→ **DATA IN THIS EXERCISE**
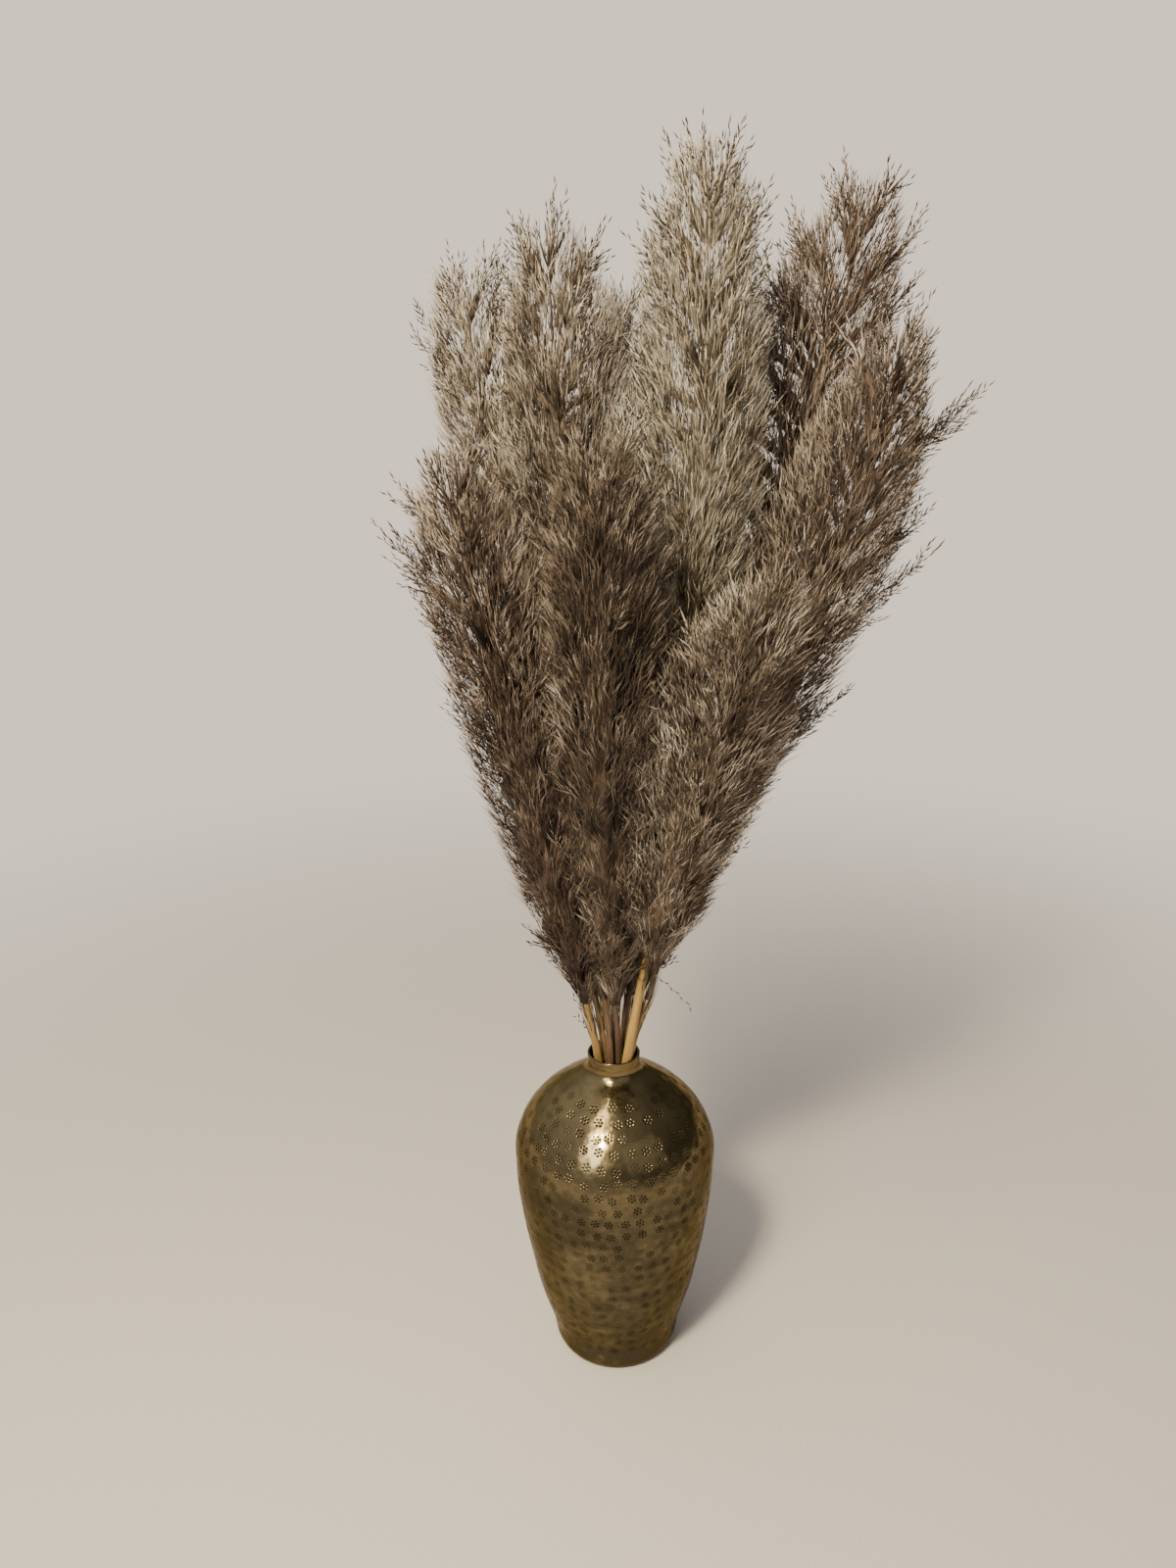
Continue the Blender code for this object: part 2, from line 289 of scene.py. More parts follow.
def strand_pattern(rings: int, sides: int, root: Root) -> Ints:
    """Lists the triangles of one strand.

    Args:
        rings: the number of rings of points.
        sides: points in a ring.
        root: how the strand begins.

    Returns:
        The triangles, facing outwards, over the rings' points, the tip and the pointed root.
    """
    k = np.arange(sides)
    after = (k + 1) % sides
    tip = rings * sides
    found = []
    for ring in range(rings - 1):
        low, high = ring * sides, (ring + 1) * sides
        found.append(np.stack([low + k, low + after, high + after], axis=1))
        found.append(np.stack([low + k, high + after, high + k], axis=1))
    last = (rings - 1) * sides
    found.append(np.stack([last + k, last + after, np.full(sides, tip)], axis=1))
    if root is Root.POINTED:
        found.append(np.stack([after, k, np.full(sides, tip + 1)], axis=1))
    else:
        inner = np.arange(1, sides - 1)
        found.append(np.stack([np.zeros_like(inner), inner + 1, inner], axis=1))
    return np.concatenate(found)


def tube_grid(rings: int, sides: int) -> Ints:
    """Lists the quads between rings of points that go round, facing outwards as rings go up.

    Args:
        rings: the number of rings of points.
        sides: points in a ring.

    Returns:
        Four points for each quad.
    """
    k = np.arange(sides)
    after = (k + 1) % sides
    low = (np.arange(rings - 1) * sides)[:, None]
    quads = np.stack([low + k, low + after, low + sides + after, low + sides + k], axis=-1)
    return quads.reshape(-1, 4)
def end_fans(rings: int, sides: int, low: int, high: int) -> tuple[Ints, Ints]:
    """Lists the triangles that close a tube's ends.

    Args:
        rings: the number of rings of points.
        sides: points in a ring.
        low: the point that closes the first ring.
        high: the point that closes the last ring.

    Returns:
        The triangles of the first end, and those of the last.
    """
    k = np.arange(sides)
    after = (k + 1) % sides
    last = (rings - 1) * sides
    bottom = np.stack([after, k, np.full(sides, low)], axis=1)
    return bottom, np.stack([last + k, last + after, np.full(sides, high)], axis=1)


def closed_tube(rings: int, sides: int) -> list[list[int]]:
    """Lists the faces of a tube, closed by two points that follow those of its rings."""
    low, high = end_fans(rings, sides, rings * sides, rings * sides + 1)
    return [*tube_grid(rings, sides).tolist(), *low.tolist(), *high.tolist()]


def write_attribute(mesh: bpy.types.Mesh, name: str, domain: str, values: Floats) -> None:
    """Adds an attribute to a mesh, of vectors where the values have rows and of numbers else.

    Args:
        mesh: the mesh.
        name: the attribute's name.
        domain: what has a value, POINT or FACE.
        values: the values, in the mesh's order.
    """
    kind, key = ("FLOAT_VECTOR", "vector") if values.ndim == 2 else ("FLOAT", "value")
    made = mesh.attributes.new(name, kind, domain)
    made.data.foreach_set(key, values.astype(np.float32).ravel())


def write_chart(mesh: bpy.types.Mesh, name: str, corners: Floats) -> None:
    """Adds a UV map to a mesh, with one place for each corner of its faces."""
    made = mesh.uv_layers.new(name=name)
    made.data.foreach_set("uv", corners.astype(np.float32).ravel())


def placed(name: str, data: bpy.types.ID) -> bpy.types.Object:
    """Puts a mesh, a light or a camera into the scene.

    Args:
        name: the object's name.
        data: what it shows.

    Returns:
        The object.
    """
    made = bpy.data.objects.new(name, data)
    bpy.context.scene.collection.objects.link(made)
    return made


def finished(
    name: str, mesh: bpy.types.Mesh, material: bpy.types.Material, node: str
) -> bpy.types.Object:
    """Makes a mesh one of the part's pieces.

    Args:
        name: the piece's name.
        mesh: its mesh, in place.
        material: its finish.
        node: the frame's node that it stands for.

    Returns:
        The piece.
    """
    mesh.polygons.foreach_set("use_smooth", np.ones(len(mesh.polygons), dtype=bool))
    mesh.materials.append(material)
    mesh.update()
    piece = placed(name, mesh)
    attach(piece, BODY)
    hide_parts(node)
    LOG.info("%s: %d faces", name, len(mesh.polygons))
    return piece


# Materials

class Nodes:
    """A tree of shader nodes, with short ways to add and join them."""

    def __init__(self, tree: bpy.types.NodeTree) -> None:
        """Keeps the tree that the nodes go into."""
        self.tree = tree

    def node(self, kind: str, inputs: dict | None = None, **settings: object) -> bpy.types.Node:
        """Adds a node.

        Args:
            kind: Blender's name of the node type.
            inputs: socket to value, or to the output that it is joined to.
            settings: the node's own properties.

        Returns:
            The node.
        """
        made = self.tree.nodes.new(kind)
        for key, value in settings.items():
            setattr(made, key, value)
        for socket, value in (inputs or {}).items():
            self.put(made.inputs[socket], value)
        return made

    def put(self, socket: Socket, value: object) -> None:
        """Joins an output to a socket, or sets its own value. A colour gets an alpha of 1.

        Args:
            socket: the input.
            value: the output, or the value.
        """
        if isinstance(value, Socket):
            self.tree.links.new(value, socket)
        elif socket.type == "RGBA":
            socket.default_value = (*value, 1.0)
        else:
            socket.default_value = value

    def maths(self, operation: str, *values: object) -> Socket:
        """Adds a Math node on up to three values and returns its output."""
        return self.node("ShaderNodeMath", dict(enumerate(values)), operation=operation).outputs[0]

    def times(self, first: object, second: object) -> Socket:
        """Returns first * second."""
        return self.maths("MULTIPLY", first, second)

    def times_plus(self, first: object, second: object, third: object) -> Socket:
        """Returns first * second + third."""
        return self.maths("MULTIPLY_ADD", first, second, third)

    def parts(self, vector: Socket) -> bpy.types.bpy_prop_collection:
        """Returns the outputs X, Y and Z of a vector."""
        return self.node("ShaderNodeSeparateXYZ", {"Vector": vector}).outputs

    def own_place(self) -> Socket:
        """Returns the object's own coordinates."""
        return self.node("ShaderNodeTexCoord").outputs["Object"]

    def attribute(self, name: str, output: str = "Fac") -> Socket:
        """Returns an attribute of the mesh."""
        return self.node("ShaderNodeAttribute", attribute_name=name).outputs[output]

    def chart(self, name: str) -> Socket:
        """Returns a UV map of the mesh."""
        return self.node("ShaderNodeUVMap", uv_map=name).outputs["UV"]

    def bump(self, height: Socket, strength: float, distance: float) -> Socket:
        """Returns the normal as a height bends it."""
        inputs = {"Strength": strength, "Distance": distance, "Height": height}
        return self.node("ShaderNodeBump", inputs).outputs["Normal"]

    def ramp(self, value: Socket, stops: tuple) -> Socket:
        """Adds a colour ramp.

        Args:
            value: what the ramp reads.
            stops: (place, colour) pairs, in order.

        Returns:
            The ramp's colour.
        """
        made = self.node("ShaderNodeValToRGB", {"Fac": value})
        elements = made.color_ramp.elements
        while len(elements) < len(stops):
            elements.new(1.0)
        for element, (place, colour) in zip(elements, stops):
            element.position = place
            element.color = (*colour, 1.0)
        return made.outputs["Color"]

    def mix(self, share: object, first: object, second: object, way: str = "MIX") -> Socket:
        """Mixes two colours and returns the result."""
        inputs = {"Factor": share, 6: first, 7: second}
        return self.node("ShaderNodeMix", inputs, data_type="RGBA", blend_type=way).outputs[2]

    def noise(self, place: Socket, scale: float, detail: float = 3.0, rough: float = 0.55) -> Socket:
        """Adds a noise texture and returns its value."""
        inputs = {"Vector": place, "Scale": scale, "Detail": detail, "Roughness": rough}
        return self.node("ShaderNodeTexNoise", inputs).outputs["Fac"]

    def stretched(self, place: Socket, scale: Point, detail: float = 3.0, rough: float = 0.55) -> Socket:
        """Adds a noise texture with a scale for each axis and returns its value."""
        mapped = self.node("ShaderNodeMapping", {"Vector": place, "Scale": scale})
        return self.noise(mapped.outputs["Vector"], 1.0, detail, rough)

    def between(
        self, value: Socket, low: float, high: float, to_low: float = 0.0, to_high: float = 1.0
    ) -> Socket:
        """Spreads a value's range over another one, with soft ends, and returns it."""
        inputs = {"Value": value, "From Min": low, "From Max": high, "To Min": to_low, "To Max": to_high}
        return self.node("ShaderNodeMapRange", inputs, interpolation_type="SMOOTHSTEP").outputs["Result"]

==

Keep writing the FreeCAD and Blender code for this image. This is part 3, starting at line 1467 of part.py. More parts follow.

→ **GIVEN TASK**
Output the section opening with the line that has "Continue the Blender" and closing with the line that has "root: how the strand begins.". Keep both end lines and leave out the rest.

→ **TASK SOLUTION**
Continue the Blender code for this object: part 2, from line 289 of scene.py. More parts follow.
def strand_pattern(rings: int, sides: int, root: Root) -> Ints:
    """Lists the triangles of one strand.

    Args:
        rings: the number of rings of points.
        sides: points in a ring.
        root: how the strand begins.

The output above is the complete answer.